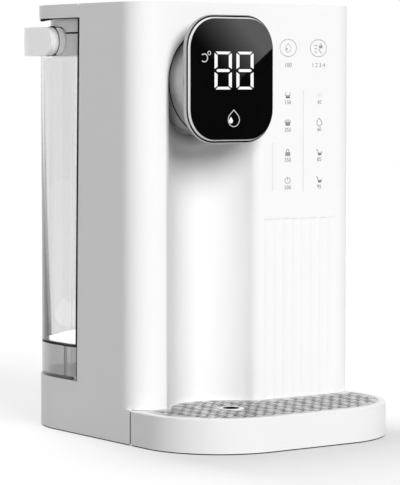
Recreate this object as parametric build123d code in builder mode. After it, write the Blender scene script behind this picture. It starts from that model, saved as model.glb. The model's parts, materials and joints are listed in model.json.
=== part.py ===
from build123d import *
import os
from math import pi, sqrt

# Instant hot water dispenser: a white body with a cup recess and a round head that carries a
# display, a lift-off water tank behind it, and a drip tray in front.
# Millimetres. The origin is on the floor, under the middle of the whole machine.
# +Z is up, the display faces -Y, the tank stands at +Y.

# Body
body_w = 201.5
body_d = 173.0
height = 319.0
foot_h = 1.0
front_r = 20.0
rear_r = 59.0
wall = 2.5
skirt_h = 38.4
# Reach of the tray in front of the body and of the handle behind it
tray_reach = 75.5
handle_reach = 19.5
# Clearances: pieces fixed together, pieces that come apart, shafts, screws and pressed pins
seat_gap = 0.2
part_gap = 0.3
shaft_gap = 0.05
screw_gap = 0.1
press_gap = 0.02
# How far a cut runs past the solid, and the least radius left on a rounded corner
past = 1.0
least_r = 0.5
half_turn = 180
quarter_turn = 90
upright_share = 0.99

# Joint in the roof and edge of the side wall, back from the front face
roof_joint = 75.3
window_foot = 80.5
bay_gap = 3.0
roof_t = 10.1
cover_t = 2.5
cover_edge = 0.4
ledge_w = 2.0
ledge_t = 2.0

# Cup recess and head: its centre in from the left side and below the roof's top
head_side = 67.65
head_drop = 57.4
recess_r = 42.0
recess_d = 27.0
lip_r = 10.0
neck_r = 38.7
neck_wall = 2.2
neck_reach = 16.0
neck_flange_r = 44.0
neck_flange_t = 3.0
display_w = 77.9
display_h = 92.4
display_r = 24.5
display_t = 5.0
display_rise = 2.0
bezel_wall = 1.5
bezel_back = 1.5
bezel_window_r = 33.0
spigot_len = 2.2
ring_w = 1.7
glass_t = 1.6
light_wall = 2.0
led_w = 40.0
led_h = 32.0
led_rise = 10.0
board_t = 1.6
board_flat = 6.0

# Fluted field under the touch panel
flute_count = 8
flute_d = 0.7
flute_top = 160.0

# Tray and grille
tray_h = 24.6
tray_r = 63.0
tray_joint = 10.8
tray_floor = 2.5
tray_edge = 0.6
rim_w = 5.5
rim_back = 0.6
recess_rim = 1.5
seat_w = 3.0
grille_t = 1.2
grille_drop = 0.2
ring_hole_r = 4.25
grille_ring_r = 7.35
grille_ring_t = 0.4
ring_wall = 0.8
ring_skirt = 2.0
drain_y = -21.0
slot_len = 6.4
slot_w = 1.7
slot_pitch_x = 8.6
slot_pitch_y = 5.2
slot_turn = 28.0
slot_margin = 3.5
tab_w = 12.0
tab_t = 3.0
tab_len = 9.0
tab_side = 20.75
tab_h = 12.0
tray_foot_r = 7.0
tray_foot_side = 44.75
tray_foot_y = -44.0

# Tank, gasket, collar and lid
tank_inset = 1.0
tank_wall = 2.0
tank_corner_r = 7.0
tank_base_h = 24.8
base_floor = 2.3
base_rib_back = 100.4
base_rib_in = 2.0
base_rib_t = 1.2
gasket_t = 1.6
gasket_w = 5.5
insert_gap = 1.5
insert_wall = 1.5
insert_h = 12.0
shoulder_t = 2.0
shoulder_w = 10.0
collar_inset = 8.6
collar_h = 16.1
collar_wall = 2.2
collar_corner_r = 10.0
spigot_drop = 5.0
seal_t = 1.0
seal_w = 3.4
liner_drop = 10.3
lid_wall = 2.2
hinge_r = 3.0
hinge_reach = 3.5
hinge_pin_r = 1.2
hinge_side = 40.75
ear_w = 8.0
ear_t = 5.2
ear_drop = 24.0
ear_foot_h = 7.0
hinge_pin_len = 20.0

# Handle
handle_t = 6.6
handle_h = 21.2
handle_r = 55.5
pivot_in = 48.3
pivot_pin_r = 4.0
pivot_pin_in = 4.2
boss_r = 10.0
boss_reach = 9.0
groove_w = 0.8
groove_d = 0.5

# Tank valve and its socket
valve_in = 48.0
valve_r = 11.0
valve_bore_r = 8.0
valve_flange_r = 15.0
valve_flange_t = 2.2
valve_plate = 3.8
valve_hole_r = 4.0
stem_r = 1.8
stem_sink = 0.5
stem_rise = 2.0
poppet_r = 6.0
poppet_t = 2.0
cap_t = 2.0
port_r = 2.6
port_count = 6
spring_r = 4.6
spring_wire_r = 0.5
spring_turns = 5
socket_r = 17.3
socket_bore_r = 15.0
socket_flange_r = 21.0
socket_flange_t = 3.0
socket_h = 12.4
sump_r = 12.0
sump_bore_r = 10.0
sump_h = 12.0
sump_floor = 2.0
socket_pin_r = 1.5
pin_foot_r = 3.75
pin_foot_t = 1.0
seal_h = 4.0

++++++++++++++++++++

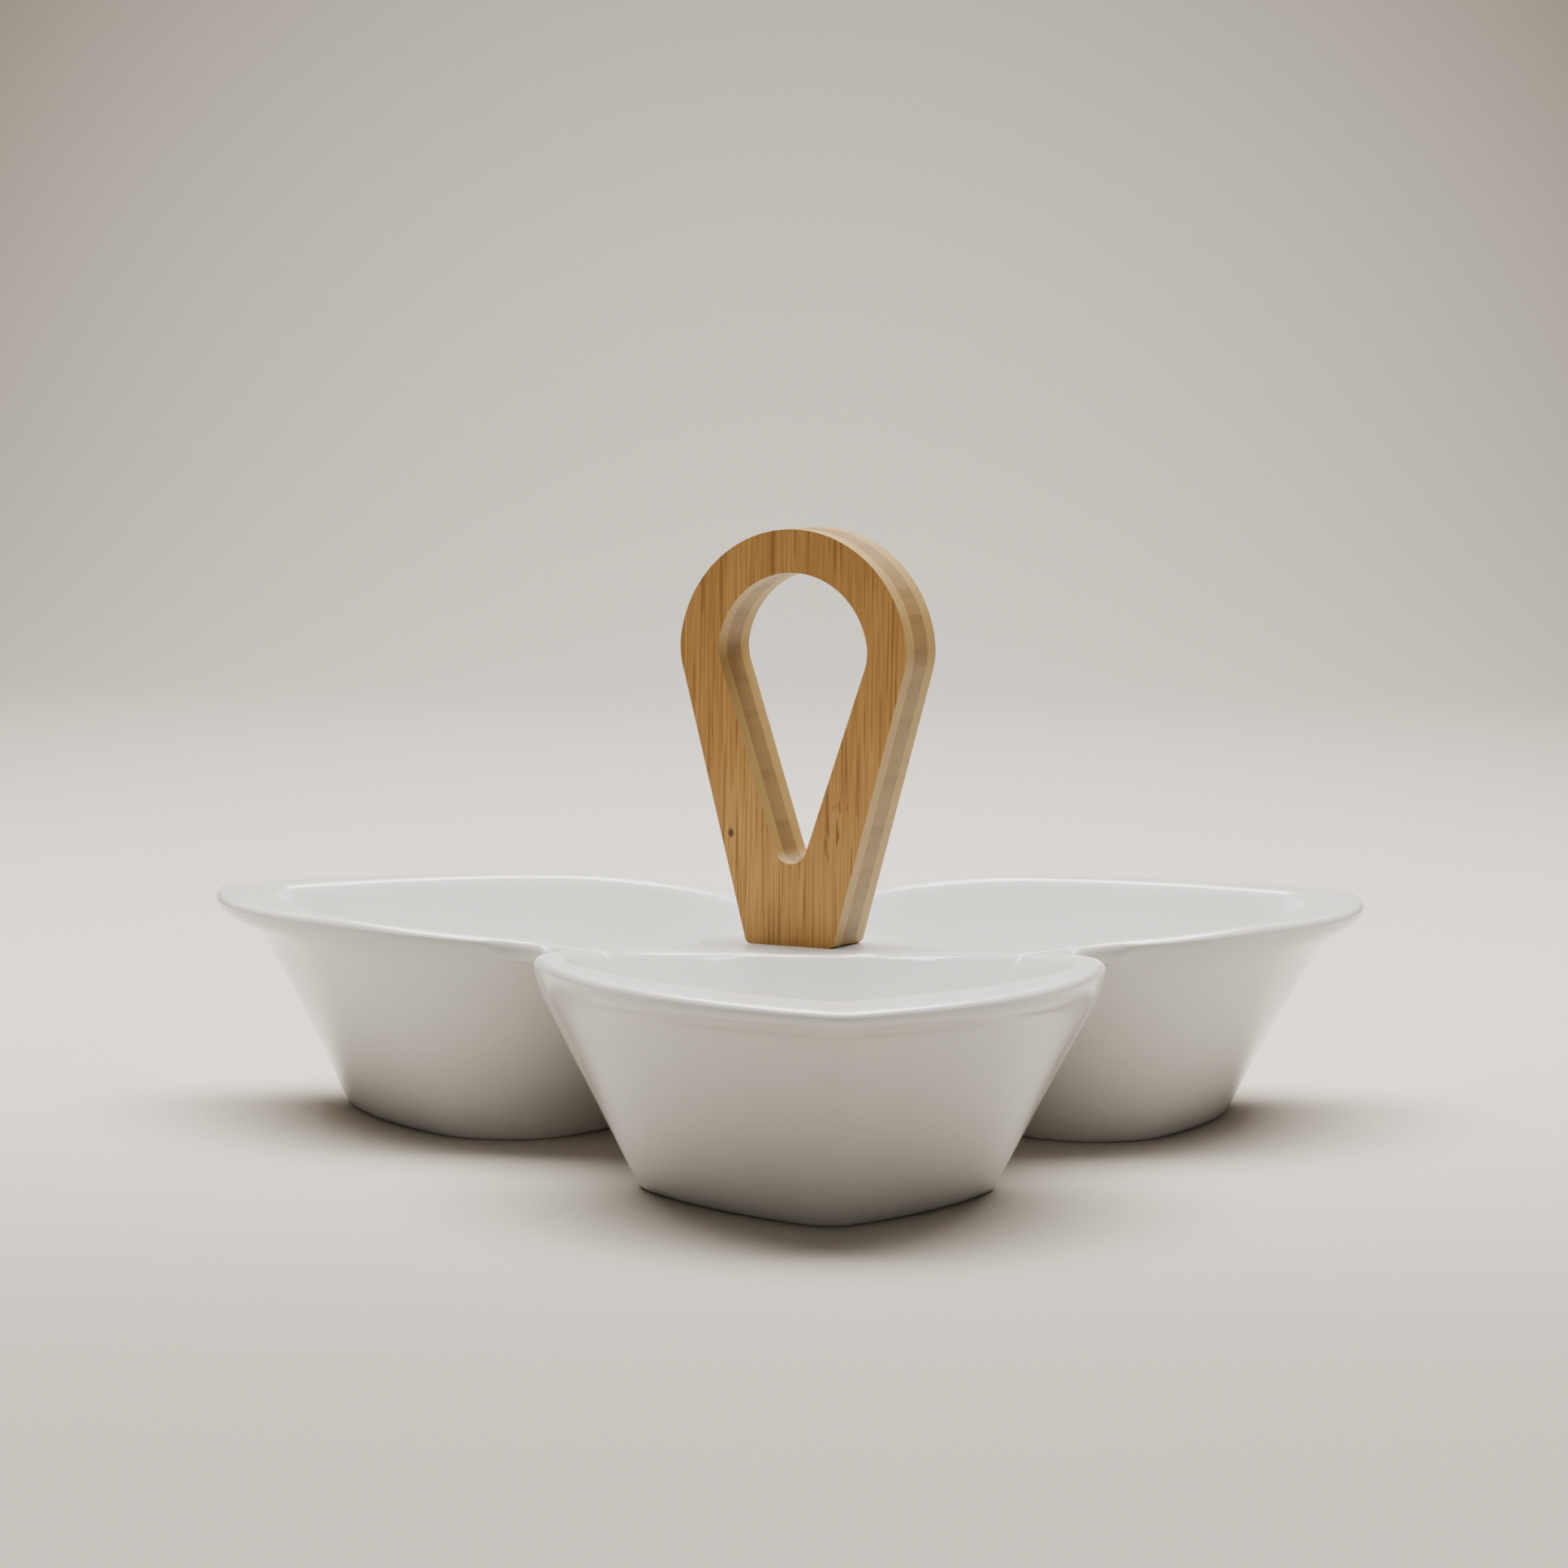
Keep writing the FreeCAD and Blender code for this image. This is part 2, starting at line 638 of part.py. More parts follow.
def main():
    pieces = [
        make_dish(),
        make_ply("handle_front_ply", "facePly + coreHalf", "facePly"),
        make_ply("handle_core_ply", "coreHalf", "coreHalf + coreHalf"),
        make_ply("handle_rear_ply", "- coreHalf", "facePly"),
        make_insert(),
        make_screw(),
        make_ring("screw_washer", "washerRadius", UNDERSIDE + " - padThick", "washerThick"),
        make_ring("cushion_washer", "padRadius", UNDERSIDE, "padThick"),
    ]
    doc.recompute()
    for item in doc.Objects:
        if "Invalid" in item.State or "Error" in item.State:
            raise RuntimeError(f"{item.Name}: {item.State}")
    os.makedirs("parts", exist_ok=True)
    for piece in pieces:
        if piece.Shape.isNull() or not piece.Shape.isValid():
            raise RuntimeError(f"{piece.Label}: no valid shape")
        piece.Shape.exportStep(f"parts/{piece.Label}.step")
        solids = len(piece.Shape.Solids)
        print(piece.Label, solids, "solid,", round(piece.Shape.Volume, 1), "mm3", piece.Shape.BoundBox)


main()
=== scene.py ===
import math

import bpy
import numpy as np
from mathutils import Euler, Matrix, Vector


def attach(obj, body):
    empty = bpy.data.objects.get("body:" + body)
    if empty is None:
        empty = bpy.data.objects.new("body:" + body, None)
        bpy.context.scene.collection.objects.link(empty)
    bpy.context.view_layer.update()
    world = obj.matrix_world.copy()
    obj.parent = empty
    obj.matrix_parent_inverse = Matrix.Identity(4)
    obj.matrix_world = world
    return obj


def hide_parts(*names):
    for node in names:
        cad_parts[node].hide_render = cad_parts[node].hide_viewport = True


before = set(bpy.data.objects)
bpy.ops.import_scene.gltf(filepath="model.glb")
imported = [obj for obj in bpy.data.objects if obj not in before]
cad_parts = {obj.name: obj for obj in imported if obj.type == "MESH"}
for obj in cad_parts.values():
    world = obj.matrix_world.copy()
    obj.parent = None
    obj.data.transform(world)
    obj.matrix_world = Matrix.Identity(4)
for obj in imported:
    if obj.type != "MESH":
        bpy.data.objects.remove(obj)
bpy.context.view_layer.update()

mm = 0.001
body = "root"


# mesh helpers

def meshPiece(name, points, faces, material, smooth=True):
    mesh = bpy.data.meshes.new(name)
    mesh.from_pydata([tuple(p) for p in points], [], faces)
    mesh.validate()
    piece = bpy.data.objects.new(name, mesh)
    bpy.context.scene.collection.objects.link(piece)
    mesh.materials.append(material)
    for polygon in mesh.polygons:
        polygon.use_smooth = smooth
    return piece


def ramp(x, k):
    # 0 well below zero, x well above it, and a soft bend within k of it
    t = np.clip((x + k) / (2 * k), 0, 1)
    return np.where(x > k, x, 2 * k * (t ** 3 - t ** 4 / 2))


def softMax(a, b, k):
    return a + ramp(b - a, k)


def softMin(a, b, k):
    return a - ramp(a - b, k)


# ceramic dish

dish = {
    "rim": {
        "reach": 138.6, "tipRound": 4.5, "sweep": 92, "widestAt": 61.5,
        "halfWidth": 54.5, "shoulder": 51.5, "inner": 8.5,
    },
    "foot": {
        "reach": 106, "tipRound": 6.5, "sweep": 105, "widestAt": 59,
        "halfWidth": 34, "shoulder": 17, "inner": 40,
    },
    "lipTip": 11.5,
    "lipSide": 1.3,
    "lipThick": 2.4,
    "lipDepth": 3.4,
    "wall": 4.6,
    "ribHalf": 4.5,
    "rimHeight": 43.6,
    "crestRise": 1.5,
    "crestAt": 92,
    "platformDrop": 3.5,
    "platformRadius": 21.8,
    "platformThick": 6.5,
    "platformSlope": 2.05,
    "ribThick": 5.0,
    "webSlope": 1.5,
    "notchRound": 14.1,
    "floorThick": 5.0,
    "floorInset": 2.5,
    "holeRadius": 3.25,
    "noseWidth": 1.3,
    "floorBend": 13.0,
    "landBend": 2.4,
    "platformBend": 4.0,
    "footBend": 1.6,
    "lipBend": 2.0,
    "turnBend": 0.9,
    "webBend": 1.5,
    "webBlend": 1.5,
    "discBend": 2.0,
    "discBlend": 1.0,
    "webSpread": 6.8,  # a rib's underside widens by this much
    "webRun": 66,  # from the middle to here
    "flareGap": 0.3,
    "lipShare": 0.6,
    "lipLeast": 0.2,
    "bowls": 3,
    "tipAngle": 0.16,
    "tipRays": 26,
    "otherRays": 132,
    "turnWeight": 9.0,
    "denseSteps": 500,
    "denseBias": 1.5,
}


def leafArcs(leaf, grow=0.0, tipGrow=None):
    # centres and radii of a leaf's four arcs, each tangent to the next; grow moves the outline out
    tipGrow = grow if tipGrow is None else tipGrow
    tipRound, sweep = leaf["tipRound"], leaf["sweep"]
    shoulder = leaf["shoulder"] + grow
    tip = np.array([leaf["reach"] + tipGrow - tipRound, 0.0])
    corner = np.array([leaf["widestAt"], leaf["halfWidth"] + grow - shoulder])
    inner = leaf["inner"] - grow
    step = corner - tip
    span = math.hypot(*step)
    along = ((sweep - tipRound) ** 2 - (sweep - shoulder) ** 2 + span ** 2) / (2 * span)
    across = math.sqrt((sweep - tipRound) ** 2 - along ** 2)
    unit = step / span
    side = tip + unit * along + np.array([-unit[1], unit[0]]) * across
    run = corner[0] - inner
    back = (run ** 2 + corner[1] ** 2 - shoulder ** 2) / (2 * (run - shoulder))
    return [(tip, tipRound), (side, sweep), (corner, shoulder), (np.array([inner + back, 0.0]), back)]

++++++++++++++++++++

▶ **Given request**
Above is a listing; print exactly its lines from the one with "solids = len(piece.Shape.Solids)" through the one with "obj.data.transform(world)", and no other lines.

▶ **Answer to the exercise**
        solids = len(piece.Shape.Solids)
        print(piece.Label, solids, "solid,", round(piece.Shape.Volume, 1), "mm3", piece.Shape.BoundBox)


main()
=== scene.py ===
import math

import bpy
import numpy as np
from mathutils import Euler, Matrix, Vector


def attach(obj, body):
    empty = bpy.data.objects.get("body:" + body)
    if empty is None:
        empty = bpy.data.objects.new("body:" + body, None)
        bpy.context.scene.collection.objects.link(empty)
    bpy.context.view_layer.update()
    world = obj.matrix_world.copy()
    obj.parent = empty
    obj.matrix_parent_inverse = Matrix.Identity(4)
    obj.matrix_world = world
    return obj


def hide_parts(*names):
    for node in names:
        cad_parts[node].hide_render = cad_parts[node].hide_viewport = True


before = set(bpy.data.objects)
bpy.ops.import_scene.gltf(filepath="model.glb")
imported = [obj for obj in bpy.data.objects if obj not in before]
cad_parts = {obj.name: obj for obj in imported if obj.type == "MESH"}
for obj in cad_parts.values():
    world = obj.matrix_world.copy()
    obj.parent = None
    obj.data.transform(world)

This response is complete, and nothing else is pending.